A Sunday in France
So, there I was driving down the N10 on the way to Bayonne. The first spot of rain had landed on the windscreen as I sat in the car poring over the map of France deciding into which corner of the compass I should point the nose of my hire Peugeot. When the rain started coming down a little harder, I thought I might try to outflank the depression by heading south and was encouraged to see signs for St Sebastian beneath those for Bayonne on the gantries under which I passed. I mean, direction Spain has to be direction sunshine, does it not?
The tedium of the road remains unlifted by a low sky resembling overcooked scrambled egg that's been thrown at a wall and left to corrupt over a period of months. The analogy turns out to be more apt than I first thought, as scrambled egg is invariably watery when overcooked and increasingly watery is what the clouds turn out to be.
The junctions tick by. Some amusement is had when I pass an exit for a town called Ychoux and wonder blandly whether one of the local bergers had been suffering from the common rheum at the place's naming ceremony.
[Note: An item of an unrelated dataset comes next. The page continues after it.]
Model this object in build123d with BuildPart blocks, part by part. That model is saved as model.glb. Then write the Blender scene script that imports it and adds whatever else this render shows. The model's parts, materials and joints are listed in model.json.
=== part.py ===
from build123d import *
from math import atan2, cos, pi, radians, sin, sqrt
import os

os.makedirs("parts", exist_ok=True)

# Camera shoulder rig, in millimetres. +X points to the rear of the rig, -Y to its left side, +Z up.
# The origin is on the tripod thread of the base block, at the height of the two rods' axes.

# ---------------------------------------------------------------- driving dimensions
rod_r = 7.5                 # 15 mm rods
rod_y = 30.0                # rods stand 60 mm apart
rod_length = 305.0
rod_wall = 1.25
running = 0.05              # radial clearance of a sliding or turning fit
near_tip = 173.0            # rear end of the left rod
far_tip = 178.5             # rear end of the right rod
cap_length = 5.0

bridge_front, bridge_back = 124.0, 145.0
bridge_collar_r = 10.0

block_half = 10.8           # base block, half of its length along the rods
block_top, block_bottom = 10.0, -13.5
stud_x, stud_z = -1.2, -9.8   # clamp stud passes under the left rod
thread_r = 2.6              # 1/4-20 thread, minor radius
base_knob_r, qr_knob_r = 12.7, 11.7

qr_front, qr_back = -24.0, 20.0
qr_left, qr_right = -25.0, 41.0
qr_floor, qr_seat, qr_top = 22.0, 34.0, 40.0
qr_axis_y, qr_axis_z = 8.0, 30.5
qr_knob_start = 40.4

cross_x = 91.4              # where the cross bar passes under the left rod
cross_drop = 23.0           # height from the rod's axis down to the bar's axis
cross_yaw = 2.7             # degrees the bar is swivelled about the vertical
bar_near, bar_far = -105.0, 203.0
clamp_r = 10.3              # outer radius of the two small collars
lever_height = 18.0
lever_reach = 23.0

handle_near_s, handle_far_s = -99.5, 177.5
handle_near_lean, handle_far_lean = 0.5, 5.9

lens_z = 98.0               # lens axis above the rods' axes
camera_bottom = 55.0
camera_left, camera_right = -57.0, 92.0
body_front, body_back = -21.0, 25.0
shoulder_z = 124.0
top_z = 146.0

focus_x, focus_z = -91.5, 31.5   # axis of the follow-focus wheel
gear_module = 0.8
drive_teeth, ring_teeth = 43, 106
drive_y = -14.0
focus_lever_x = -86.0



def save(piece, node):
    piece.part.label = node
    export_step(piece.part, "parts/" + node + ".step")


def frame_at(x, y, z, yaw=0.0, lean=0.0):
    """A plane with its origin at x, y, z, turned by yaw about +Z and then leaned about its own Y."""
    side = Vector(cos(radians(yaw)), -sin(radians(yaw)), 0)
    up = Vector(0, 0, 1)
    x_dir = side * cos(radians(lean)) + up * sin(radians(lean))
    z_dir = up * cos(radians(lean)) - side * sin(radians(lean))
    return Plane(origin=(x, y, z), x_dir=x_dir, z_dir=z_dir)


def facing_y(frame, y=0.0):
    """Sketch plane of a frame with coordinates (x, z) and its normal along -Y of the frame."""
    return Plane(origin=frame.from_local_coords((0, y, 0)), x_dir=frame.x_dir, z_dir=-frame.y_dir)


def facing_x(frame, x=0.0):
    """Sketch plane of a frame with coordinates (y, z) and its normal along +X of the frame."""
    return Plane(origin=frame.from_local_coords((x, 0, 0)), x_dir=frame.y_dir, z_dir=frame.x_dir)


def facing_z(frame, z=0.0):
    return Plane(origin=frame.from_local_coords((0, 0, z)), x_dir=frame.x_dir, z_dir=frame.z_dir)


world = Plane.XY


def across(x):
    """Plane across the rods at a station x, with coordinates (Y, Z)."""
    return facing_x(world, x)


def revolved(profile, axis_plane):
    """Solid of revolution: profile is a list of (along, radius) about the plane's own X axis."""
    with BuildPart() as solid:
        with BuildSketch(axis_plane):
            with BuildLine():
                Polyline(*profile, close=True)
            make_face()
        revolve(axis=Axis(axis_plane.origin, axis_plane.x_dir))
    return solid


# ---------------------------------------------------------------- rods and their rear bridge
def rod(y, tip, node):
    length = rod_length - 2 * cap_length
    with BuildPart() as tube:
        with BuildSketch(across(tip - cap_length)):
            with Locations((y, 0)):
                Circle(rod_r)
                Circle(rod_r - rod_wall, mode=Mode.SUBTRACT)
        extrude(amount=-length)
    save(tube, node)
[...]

Crows flap about like umbrellas with nothing better to do.
The French have a limitless talent for surrounding their towns with undistinguished, nay hideous, architecture. I bypass Bayonne on a corridor of vast bunkers that, had the day not been a Sunday, would have been selling furniture, gardening equipment, televisions etc. I drive by one that advertises itself simply with a sign that says "Piscines" and I wonder whether it's piscine down in Spain. Perhaps I shouldn't have taken the Bayonne turning.
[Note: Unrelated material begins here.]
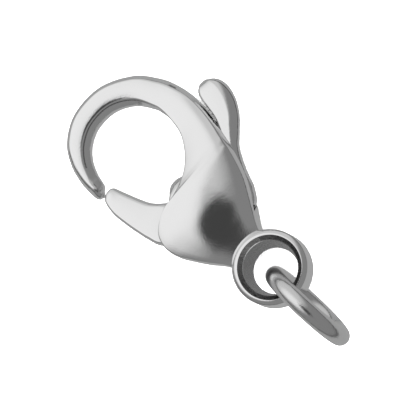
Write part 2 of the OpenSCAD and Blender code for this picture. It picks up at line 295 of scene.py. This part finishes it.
def bodyProfile(rows, look):
    # half profile of each section: outer wall bulged by the square of the height, rounded rim,
    # face crowned as a parabola 4t(1-t) over the line between its rims and rolled down by the cube of
    # the distance left to the back rim, rounded rim, slanted bevel, rounded, inner wall
    rim, crown, bulge, bevel, tilt = rows[:, 4:9].T
    thick = np.clip((rim - look["rollFrom"]) / look["rollSpan"], 0, 1)
    roll = look["roll"] * thick ** 2 * (3 - 2 * thick)
    back, front = rim + tilt - roll, rim - tilt
    width = np.linalg.norm(rows[:, 2:4] - rows[:, 0:2], axis=1)
    edge = np.minimum(look["edge"], look["edgeShare"] * rim)
    low = look["bevelLow"] * front
    faceWidth = width - bulge - bevel
    # slopes of the face at its two rims
    rise, fall = (4 * (crown - rim) + np.outer([-2, 2], tilt)) / faceWidth
    rise = rise + 3 * roll / look["rollRun"]

    def at(run, height):  # a point of each section
        return np.stack([run, height], -1)

    wallTop = back - edge
    share = np.linspace(0, 1, look["wall"] + 1)[:-1]
    wallHeight = wallTop[:, None] * share
    wall = np.stack([bulge[:, None] * (wallHeight / back[:, None]) ** 2, wallHeight], -1)
    rimRound = corner(at(bulge * (wallTop / back) ** 2, wallTop), at(bulge, back),
                      at(bulge + edge, back + rise * edge), look["round"])
    first = (edge / faceWidth)[:, None]
    t = first + (1 - 2 * first) * np.linspace(0, 1, look["face"] + 2)[1:-1] ** look["faceBias"]
    rolled = roll[:, None] * np.clip(1 - faceWidth[:, None] * t / look["rollRun"], 0, 1) ** 3
    chord = (rim + tilt)[:, None] - 2 * tilt[:, None] * t
    face = np.stack([bulge[:, None] + faceWidth[:, None] * t,
                     chord + (crown - rim)[:, None] * 4 * t * (1 - t) - rolled], -1)
    slant = np.hypot(bevel, front - low)
    down = np.stack([bevel, low - front], -1) / slant[:, None]
    topTip = at(width - bevel, front)
    topRound = corner(at(width - bevel - edge, front + fall * edge), topTip,
                      topTip + down * edge[:, None], look["round"])
    lowTip = at(width, low)
    lowRound = corner(lowTip - down * edge[:, None], lowTip, at(width, low - edge), look["round"])
    bevelFace = span(topTip + down * edge[:, None], lowTip - down * edge[:, None], look["bevelRun"])
    innerWall = np.stack([np.broadcast_to(width[:, None], (len(width), look["wall"])),
                          (low - edge)[:, None] * (1 - np.linspace(0, 1, look["wall"] + 1)[1:])], -1)
    return np.concatenate([wall, rimRound, face, topRound, bevelFace, lowRound, innerWall], 1)


def makeClaspBody():
    # the smoothed rows' sections in one tube: its flat end stays inside the eye, the hook's tip is domed
    rows = throughRows(bodySectionRows(), bodyLook["steps"])
    sections = closeSections(rows, bodyProfile(rows, bodyLook))
    tip = domedEnd(sections[-1], sections[-2], bodyLook["tipDome"], bodyLook["domeSteps"])
    return tubePiece("claspBody", np.concatenate([sections, tip]))


claspBody = makeClaspBody()
print("clasp body lofted:", len(claspBody.data.polygons), "faces")


# Eye: a turned ring with rounded edges, bored with a taper and a countersunk lip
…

Finally, a signpost tells me I am on the way to Biarritz and decide to investigate. The place has something of a reputation after all. I arrive and drive down to the seafront. Visibility out to sea is three of four hundred yards and the wind is blowing the rain horizontally off the Atlantic. I stay in the car. Only having a small umbrella, I realise that I would only be able to protect my head from the elements and those of you who have met me will know that my head is probably the part of me that needs the least protection in such weather. Seagulls hang in the turbulent air like a child's mobile. Their feathers can't be getting soaked, or they would be unable to fly. So the rain must run off their wings. I wonder briefly whether the sensation of water streaming from their primaries as they hang in the wind is annoying to them. I hope so. I don't really like seagulls.
Hey ho. I drive around the sodden streets of Biarritz for a while and then head back towards Bordeaux on another, equally tedious road. Tomorrow the tasting starts and I predict that it will be rather more thought provoking.